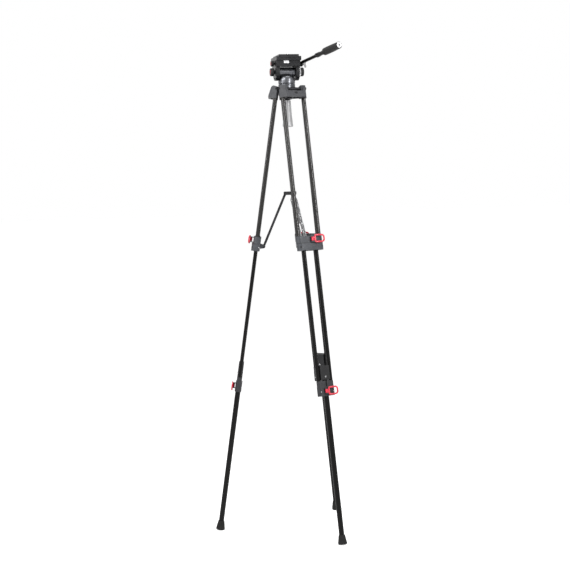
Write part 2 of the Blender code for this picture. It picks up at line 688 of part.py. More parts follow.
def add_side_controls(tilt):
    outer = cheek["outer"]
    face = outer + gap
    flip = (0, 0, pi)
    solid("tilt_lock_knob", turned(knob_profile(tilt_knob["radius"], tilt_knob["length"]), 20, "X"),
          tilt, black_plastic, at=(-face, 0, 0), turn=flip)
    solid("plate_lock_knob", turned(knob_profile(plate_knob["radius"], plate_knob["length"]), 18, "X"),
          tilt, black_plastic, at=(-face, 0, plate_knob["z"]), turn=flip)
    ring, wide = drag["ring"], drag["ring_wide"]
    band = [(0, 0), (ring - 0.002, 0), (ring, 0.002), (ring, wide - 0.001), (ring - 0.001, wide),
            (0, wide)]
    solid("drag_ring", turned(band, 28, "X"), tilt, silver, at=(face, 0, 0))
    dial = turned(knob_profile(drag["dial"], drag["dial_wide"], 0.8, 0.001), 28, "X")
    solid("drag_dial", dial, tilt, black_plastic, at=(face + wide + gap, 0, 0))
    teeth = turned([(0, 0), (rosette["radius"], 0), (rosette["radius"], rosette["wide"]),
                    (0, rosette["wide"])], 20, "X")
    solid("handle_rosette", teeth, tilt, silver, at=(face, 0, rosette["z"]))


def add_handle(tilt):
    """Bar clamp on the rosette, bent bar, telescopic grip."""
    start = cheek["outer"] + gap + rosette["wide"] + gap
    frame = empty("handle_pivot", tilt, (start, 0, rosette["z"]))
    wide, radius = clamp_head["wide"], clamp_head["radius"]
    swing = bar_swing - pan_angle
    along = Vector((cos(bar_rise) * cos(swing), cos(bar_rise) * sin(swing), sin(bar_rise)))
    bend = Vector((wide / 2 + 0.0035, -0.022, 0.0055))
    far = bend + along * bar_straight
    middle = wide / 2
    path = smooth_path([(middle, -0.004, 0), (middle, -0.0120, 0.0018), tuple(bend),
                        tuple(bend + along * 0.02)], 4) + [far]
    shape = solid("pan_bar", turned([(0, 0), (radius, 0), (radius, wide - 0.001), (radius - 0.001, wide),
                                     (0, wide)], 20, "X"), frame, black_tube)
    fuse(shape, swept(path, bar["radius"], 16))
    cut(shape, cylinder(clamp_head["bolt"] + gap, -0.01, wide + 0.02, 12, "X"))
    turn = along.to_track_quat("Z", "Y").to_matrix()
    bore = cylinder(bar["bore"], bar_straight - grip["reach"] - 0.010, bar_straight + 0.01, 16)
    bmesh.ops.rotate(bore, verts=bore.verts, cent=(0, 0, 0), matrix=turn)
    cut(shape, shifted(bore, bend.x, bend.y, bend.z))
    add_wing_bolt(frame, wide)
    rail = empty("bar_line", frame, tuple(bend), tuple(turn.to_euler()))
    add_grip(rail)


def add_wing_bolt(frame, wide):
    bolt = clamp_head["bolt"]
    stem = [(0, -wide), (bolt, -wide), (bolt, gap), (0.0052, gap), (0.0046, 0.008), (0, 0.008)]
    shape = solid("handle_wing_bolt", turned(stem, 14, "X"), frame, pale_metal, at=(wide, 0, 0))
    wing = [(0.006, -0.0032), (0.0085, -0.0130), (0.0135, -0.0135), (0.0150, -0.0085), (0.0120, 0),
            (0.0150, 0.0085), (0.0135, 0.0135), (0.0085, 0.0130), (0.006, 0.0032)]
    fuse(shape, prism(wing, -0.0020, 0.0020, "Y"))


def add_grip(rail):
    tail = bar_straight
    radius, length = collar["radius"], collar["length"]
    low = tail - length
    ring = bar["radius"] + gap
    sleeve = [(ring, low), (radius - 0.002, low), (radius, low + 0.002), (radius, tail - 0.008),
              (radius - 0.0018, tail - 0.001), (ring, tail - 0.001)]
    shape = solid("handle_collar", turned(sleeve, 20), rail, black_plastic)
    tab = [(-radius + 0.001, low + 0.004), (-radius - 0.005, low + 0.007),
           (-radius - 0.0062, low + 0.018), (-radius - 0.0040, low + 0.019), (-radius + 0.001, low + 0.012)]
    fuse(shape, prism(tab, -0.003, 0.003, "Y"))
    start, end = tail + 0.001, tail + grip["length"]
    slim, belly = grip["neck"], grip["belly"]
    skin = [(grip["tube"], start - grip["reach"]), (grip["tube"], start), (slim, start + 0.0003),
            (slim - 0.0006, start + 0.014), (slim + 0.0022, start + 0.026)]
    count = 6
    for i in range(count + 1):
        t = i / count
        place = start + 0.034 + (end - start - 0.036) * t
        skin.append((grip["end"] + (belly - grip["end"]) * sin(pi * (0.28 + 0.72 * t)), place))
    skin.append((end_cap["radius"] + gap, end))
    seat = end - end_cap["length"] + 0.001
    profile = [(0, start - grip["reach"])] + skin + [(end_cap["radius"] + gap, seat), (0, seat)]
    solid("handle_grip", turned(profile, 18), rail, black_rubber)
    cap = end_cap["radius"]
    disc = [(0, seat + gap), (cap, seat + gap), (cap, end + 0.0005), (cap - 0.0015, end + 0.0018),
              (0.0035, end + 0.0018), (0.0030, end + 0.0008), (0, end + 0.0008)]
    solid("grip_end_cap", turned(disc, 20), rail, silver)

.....

Exercise prompt: Make an exact copy of the material above.

Result of this exercise:
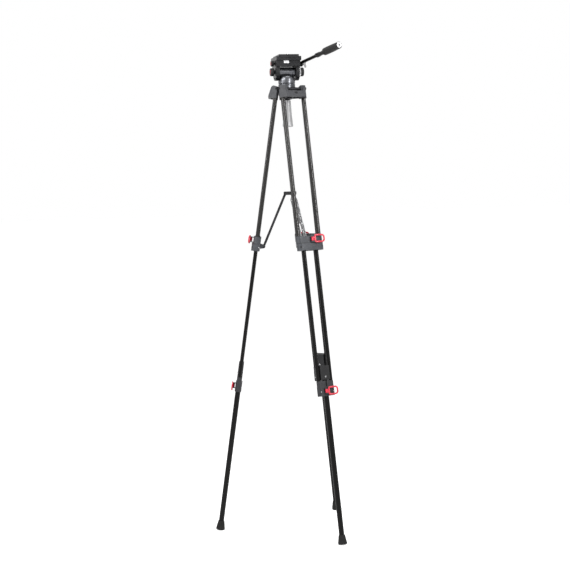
Write part 2 of the Blender code for this picture. It picks up at line 688 of part.py. More parts follow.
def add_side_controls(tilt):
    outer = cheek["outer"]
    face = outer + gap
    flip = (0, 0, pi)
    solid("tilt_lock_knob", turned(knob_profile(tilt_knob["radius"], tilt_knob["length"]), 20, "X"),
          tilt, black_plastic, at=(-face, 0, 0), turn=flip)
    solid("plate_lock_knob", turned(knob_profile(plate_knob["radius"], plate_knob["length"]), 18, "X"),
          tilt, black_plastic, at=(-face, 0, plate_knob["z"]), turn=flip)
    ring, wide = drag["ring"], drag["ring_wide"]
    band = [(0, 0), (ring - 0.002, 0), (ring, 0.002), (ring, wide - 0.001), (ring - 0.001, wide),
            (0, wide)]
    solid("drag_ring", turned(band, 28, "X"), tilt, silver, at=(face, 0, 0))
    dial = turned(knob_profile(drag["dial"], drag["dial_wide"], 0.8, 0.001), 28, "X")
    solid("drag_dial", dial, tilt, black_plastic, at=(face + wide + gap, 0, 0))
    teeth = turned([(0, 0), (rosette["radius"], 0), (rosette["radius"], rosette["wide"]),
                    (0, rosette["wide"])], 20, "X")
    solid("handle_rosette", teeth, tilt, silver, at=(face, 0, rosette["z"]))


def add_handle(tilt):
    """Bar clamp on the rosette, bent bar, telescopic grip."""
    start = cheek["outer"] + gap + rosette["wide"] + gap
    frame = empty("handle_pivot", tilt, (start, 0, rosette["z"]))
    wide, radius = clamp_head["wide"], clamp_head["radius"]
    swing = bar_swing - pan_angle
    along = Vector((cos(bar_rise) * cos(swing), cos(bar_rise) * sin(swing), sin(bar_rise)))
    bend = Vector((wide / 2 + 0.0035, -0.022, 0.0055))
    far = bend + along * bar_straight
    middle = wide / 2
    path = smooth_path([(middle, -0.004, 0), (middle, -0.0120, 0.0018), tuple(bend),
                        tuple(bend + along * 0.02)], 4) + [far]
    shape = solid("pan_bar", turned([(0, 0), (radius, 0), (radius, wide - 0.001), (radius - 0.001, wide),
                                     (0, wide)], 20, "X"), frame, black_tube)
    fuse(shape, swept(path, bar["radius"], 16))
    cut(shape, cylinder(clamp_head["bolt"] + gap, -0.01, wide + 0.02, 12, "X"))
    turn = along.to_track_quat("Z", "Y").to_matrix()
    bore = cylinder(bar["bore"], bar_straight - grip["reach"] - 0.010, bar_straight + 0.01, 16)
    bmesh.ops.rotate(bore, verts=bore.verts, cent=(0, 0, 0), matrix=turn)
    cut(shape, shifted(bore, bend.x, bend.y, bend.z))
    add_wing_bolt(frame, wide)
    rail = empty("bar_line", frame, tuple(bend), tuple(turn.to_euler()))
    add_grip(rail)


def add_wing_bolt(frame, wide):
    bolt = clamp_head["bolt"]
    stem = [(0, -wide), (bolt, -wide), (bolt, gap), (0.0052, gap), (0.0046, 0.008), (0, 0.008)]
    shape = solid("handle_wing_bolt", turned(stem, 14, "X"), frame, pale_metal, at=(wide, 0, 0))
    wing = [(0.006, -0.0032), (0.0085, -0.0130), (0.0135, -0.0135), (0.0150, -0.0085), (0.0120, 0),
            (0.0150, 0.0085), (0.0135, 0.0135), (0.0085, 0.0130), (0.006, 0.0032)]
    fuse(shape, prism(wing, -0.0020, 0.0020, "Y"))


def add_grip(rail):
    tail = bar_straight
    radius, length = collar["radius"], collar["length"]
    low = tail - length
    ring = bar["radius"] + gap
    sleeve = [(ring, low), (radius - 0.002, low), (radius, low + 0.002), (radius, tail - 0.008),
              (radius - 0.0018, tail - 0.001), (ring, tail - 0.001)]
    shape = solid("handle_collar", turned(sleeve, 20), rail, black_plastic)
    tab = [(-radius + 0.001, low + 0.004), (-radius - 0.005, low + 0.007),
           (-radius - 0.0062, low + 0.018), (-radius - 0.0040, low + 0.019), (-radius + 0.001, low + 0.012)]
    fuse(shape, prism(tab, -0.003, 0.003, "Y"))
    start, end = tail + 0.001, tail + grip["length"]
    slim, belly = grip["neck"], grip["belly"]
    skin = [(grip["tube"], start - grip["reach"]), (grip["tube"], start), (slim, start + 0.0003),
            (slim - 0.0006, start + 0.014), (slim + 0.0022, start + 0.026)]
    count = 6
    for i in range(count + 1):
        t = i / count
        place = start + 0.034 + (end - start - 0.036) * t
        skin.append((grip["end"] + (belly - grip["end"]) * sin(pi * (0.28 + 0.72 * t)), place))
    skin.append((end_cap["radius"] + gap, end))
    seat = end - end_cap["length"] + 0.001
    profile = [(0, start - grip["reach"])] + skin + [(end_cap["radius"] + gap, seat), (0, seat)]
    solid("handle_grip", turned(profile, 18), rail, black_rubber)
    cap = end_cap["radius"]
    disc = [(0, seat + gap), (cap, seat + gap), (cap, end + 0.0005), (cap - 0.0015, end + 0.0018),
              (0.0035, end + 0.0018), (0.0030, end + 0.0008), (0, end + 0.0008)]
    solid("grip_end_cap", turned(disc, 20), rail, silver)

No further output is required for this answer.